In a suit marked FCT/HC/CV/2449/2012, Cyriacus Njoku, the plaintiff, approached an FCT high court in Abuja seeking to stop Jonathan from contesting another election after his 2011 victory.
Njoku argued that Jonathan’s first oath of office on May 6, 2010, when he succeeded Yar’Adua should count as a presidential term.
According to him, Jonathan’s second oath in 2011 meant he had already exhausted the constitutional limit.
The plaintiff asked the court to restrain Jonathan, the Peoples Democratic Party (PDP), and the Independent National Electoral Commission (INEC) from presenting or accepting his candidature for the 2015 election.
Jonathan, however, argued that he had only been “elected” president once — in 2011.
His legal team maintained that his ascension in 2010 was by constitutional succession and not through an election process contemplated under section 137(1)(b) of the constitution.
Although the court said the plaintiff lacked the locus standi to bring the suit, Mudashiru Oniyangi, presiding judge, went on to determine the merit of the case.
In its judgement delivered on March 1, 2013, the court held that section 137(1)(b), which disqualifies a person who has been “elected” president at two previous elections, could not apply to Jonathan because he had only won one election.
Oniyangi said Jonathan was neither a presidential aspirant in the 2007 election nor was he sworn in as president in 2007.
The court also held that Jonathan’s 2010 oath constituted a constitutional succession following Yar’Adua’s death and did not amount to an election.
COURT OF APPEAL
Aggrieved, Njoku proceeded to challenge the FCT high court’s decision at the court of appeal.
On March 3, 2015, a five-member panel of the appellate court affirmed the judgement of the FCT high court.
The court held that the word “election”, used in section 137(1)(b) of the 1999 Constitution, “when given its ordinary grammatical meaning, connotes a process where voting is employed, to choose a person for a political office”.
“The process of primaries, nomination, voting, collating and announcement of results must of necessity be involved. These did not take place when the 1st respondent stepped into the shoes of President Yar’adua on the 6th of May 2010,” the court held.
“Again, the succession of a Vice-President to the office of a President who died, in accordance with section 146(1) of the 1999 Constitution, cannot be “deemed an election”, especially for the purpose of taking away a right that has been vested.”
Consequently, the appeal was dismissed.
A CONSTITUTIONAL SHIFT
Years after the 2015 eligibility dispute, the legal landscape changed.
In 2018, Nigeria introduced the fourth alteration to the 1999 constitution, inserting section 137(3).
The provision states that a person sworn in as president to complete the tenure of another elected president “shall not be elected to such office for more than a single term”.

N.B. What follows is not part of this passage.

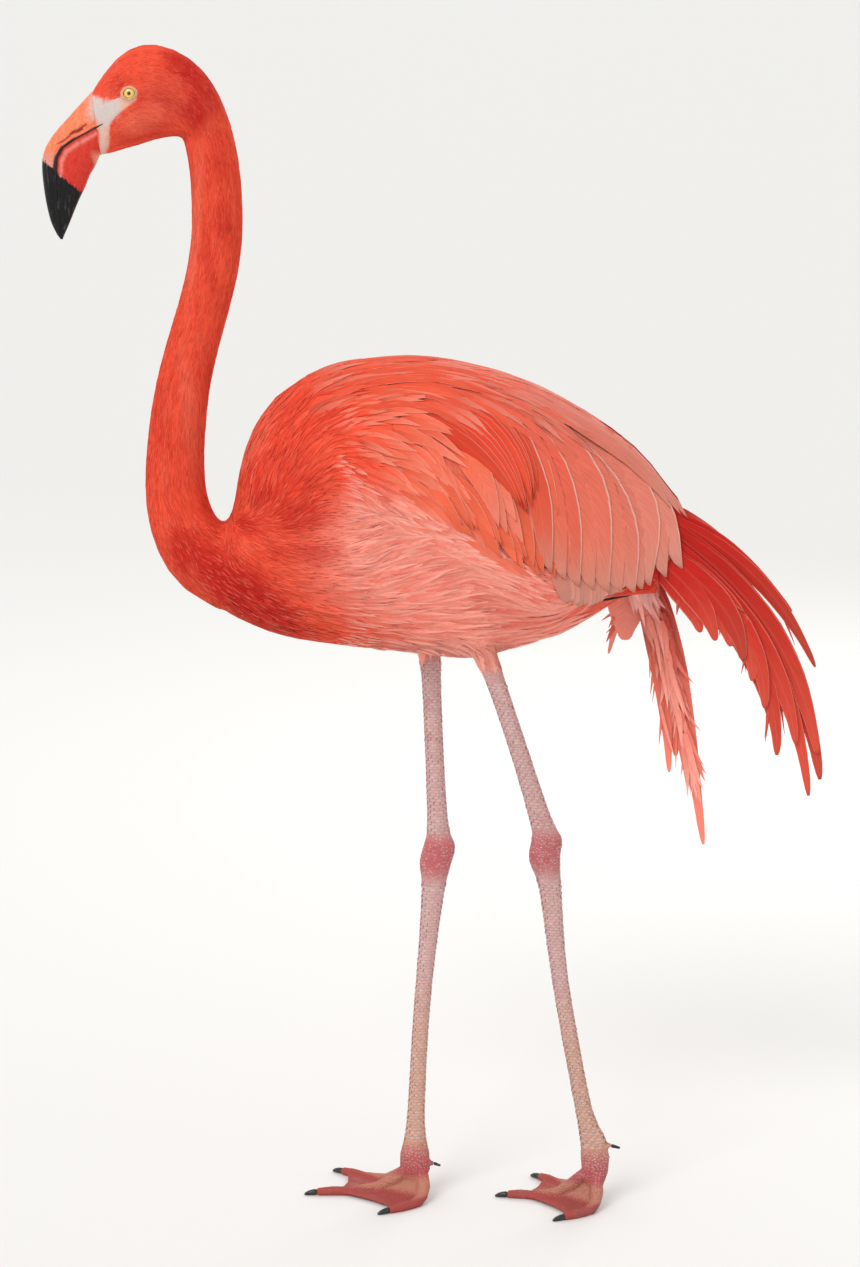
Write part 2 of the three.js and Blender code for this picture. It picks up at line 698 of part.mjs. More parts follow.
function claw(spec) {
  const { middle, radius } = toeAt(spec, 1);
  const heading = new THREE.Vector3(spec.tip[0] - spec.bend[0], spec.tip[1] - spec.bend[1], 0).normalize();
  const at = (t) => middle.clone().addScaledVector(heading, GAP + t * CLAW.length)
    .addScaledVector(UP, -CLAW.droop * t * t);
  return roundBody(6, 4, (t, across, up) => {
    const thick = radius * CLAW.thick * Math.sqrt(1 - 0.93 * t * t);
    const point = ringPoint(at, t, across * thick, up * thick, UP);
    return point.setZ(Math.max(point.z, CLAW.floor));
  });
}

function web(first, second, alongFirst, alongSecond) {
  return plate(4, 4, (t, s, face) => {
    const bow = s * (1 - s);
    const reach = 1 - WEB.scallop * bow;
    const a = toeAt(first, lerp(WEB.root, alongFirst * reach, t)).middle;
    const b = toeAt(second, lerp(WEB.root, alongSecond * reach, t)).middle;
    const point = a.lerp(b, s);
    return point.setZ(point.z + (face - 0.5) * WEB.thick - WEB.sag * bow);
  });
}

function hallux(leg, from, to, share) {
  const { x, z, length, radius } = leg.hallux;
  const [, , y] = leg.path.at(-3);
  const start = x - HALLUX.embedded;
  const at = (t) => new THREE.Vector3(lerp(start, x + length, t), y, z - HALLUX.droop * t * t);
  return roundBody(8, 3, (t, across, up) => {
    const s = lerp(from, to, t);
    const thick = radius * (1 - 0.7 * s) * share;
    return ringPoint(at, s, across * thick, up * thick, UP);
  });
}

function foot(leg) {
  const { inner, middle, outer } = leg.toes;
  const [, x, y] = leg.path.at(-1);
  const pieces = [
    legLength(leg, LEG_CUTS.tarsus[1], leg.path.at(-1)[0], 10, 3),
    toe(inner), toe(middle), toe(outer),
    web(middle, inner, WEB.alongMiddle, WEB.alongSide),
    web(middle, outer, WEB.alongMiddle, WEB.alongSide),
    hallux(leg, 0, HALLUX.clawFrom - 0.02, 1),
  ];
  const ground = new THREE.BoxGeometry(600, 600, 60).translate(x, y, -30);
  return union(pieces).subtract(solid(ground));
}

function legNodes(name, leg, clear) {
  const thigh = legLength(leg, ...LEG_CUTS.thigh, 14, 6).subtract(clear);
  const made = [
    node(`thigh_${name}`, thigh, COLOURS.plumage),
    node(`shank_${name}`, legLength(leg, ...LEG_CUTS.shank, 12, 6), COLOURS.legSkin),
    node(`hock_${name}`, legLength(leg, ...LEG_CUTS.hock, 12, 9), COLOURS.legSkin),
    node(`tarsus_${name}`, legLength(leg, ...LEG_CUTS.tarsus, 12, 9), COLOURS.legSkin),
    node(`foot_${name}`, foot(leg), COLOURS.footSkin),
    node(`claw_${name}_hind`, hallux(leg, HALLUX.clawFrom, 1, 0.92), COLOURS.claw),
  ];
  for (const [toeName, spec] of Object.entries(leg.toes)) {
    made.push(node(`claw_${name}_${toeName}`, claw(spec), COLOURS.claw));
  }
  return made;
}

// ---------------------------------------------------------------- the bird

const torsoRoom = torso(GAP);
const bill = billHalves();
const flamingo = new THREE.Group();
flamingo.name = 'flamingo';

flamingo.add(
  node('torso', torso(), COLOURS.plumage),
  node('neck_upper', neck(NECK_CUTS[0], NECK_CUTS[1]), COLOURS.plumage),
  node('neck_middle', neck(NECK_CUTS[1], NECK_CUTS[2]), COLOURS.plumage),
  node('neck_lower', neck(NECK_CUTS[2], NECK_CUTS[3]).subtract(torsoRoom), COLOURS.plumage),
  node('head', head(), COLOURS.plumage),
  node('bill_upper', bill.upper, COLOURS.billHorn),
  node('bill_lower', bill.lower, COLOURS.billHorn),
  node('eye_left', eyeball(LEFT), COLOURS.eye),
  node('eye_right', eyeball(RIGHT), COLOURS.eye),
  node('tail', tail(), COLOURS.scarlet),
);

for (const [name, side] of [['left', LEFT], ['right', RIGHT]]) {
  flamingo.add(
    node(`wing_${name}`, wing(side, torsoRoom), COLOURS.coverts),
    node(`tertials_${name}`, tertials(side).subtract(torsoRoom), COLOURS.scarlet),
    node(`primaries_${name}`, primaries(side, torsoRoom), COLOURS.primaries),
    ...legNodes(name, LEGS[name], torsoRoom),
  );
}

flamingo.add(node('tertials_right_drooping', drooping(RIGHT).subtract(torsoRoom), COLOURS.scarlet));

// The bird stands over the middle of its own box.
const box = new THREE.Box3().setFromObject(flamingo);
const centre = box.getCenter(new THREE.Vector3());
flamingo.position.set(-centre.x, -centre.y, -box.min.z);

export default flamingo;
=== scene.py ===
"""Builds a life-size standing flamingo: skin, feathers, bill, eyes, legs and a plain studio."""
import math

import bpy
import numpy as np
from bpy.props import FloatProperty, FloatVectorProperty, PointerProperty
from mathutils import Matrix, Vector
from mathutils.bvhtree import BVHTree
from mathutils.kdtree import KDTree


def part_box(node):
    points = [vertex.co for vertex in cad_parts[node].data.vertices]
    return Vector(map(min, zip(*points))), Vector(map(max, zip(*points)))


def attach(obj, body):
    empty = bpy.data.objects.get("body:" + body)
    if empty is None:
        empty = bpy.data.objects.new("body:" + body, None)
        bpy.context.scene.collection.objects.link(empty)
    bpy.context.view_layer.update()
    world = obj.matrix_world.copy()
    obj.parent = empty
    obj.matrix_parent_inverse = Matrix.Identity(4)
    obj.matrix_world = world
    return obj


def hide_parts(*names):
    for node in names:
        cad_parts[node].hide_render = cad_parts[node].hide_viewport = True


bl_info = {
    "name": "Standing Flamingo",
    "version": (1, 0, 0),
    "blender": (4, 5, 0),
    "location": "View3D > Sidebar > Flamingo",
    "description": "Builds a standing flamingo feather by feather",
    "category": "Object",
}

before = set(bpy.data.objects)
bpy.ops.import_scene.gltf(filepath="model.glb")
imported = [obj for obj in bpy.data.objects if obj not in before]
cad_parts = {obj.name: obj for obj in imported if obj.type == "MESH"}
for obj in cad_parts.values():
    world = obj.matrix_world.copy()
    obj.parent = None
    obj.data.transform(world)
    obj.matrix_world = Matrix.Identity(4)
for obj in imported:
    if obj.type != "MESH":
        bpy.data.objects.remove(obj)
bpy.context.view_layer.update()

# ---- places and sizes, in millimetres
# x runs from the mid back towards the tail, z up from the floor, y to the bird's right.

MM = 0.001
EYE_X, EYE_Z = -298.0, 1166.0
SHIFT = (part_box("eye_left")[0].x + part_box("eye_left")[1].x) / 2 / MM - EYE_X
LEFT, RIGHT = -1, 1
SIDES = (("left", LEFT), ("right", RIGHT))
WELD_GAP = 0.00002
# Side of each feather's patch on the OFBake map, and how the Vane map is shifted from one to the next.
PATCH = 0.003
GOLDEN, VANE_LOTS = 0.618034, 40
# How many roots are tried for each one that is kept.
ROOT_TRIES = 2.6

# Torso, breast to tail root: x, height of the back, height of the belly, half width.
TORSO = [
    (-224, 704, 664, 22), (-210, 732, 641, 40), (-199, 764, 633, 50), (-183, 824, 626, 60),
    (-157, 862, 615, 69), (-128, 884, 609, 73), (-100, 891, 605, 77), (-68, 891, 601, 81),
    (-20, 888, 596, 84), (40, 877, 590, 85), (90, 857, 602, 77), (140, 828, 619, 62), (180, 794, 643, 47),
    (212, 761, 663, 33), (236, 742, 680, 22),
]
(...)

The amendment directly addressed situations like Jonathan’s succession in 2010.
THE 2022 SUIT
The constitutional debate resurfaced in 2022 ahead of the presidential election.
Andy Solomon and another plaintiff approached the federal high court in Yenagoa, Bayelsa state, seeking to stop Jonathan from contesting the presidential election under the All Progressives Congress (APC).
This time, the plaintiffs anchored their case squarely on section 137(3) of the amended constitution.
They argued that Jonathan’s oath in 2010 to complete Yar’Adua’s tenure, followed by his election in 2011, constitutionally barred him from seeking another term.
The plaintiffs asked the court to declare Jonathan disqualified from contesting the 2023 election and restrain both APC and INEC from recognising his candidature if he decides to contest.
Jonathan’s defence team argued that section 137(3), introduced in 2018, could not be applied retrospectively against him because his right to contest had accrued before the constitutional amendment came into force.
He also relied on earlier judicial interpretations that distinguished constitutional succession from election.
The federal high court agreed with Jonathan’s position.
The court held that section 137(3) became operational in June 2018 and could not retroactively disqualify Jonathan from contesting future elections.
The judge further held that Jonathan had only been elected president once in 2011, while his 2010 oath arose from constitutional succession rather than an electoral process.
The court also referenced earlier appellate decisions, including the case filed by Njoku.
PRESENT DAY
The latest suit now attempts to reopen the constitutional argument once again.
Jonathan’s defence team, led by Chris Uche, in the ongoing case, heavily references both the 2013 and 2022 decisions, arguing that the issue has already been settled by courts of competent jurisdiction and is yet to be set aside by the supreme court.
His legal team also contends that the new suit amounts to an attempt to relitigate issues previously determined by the courts.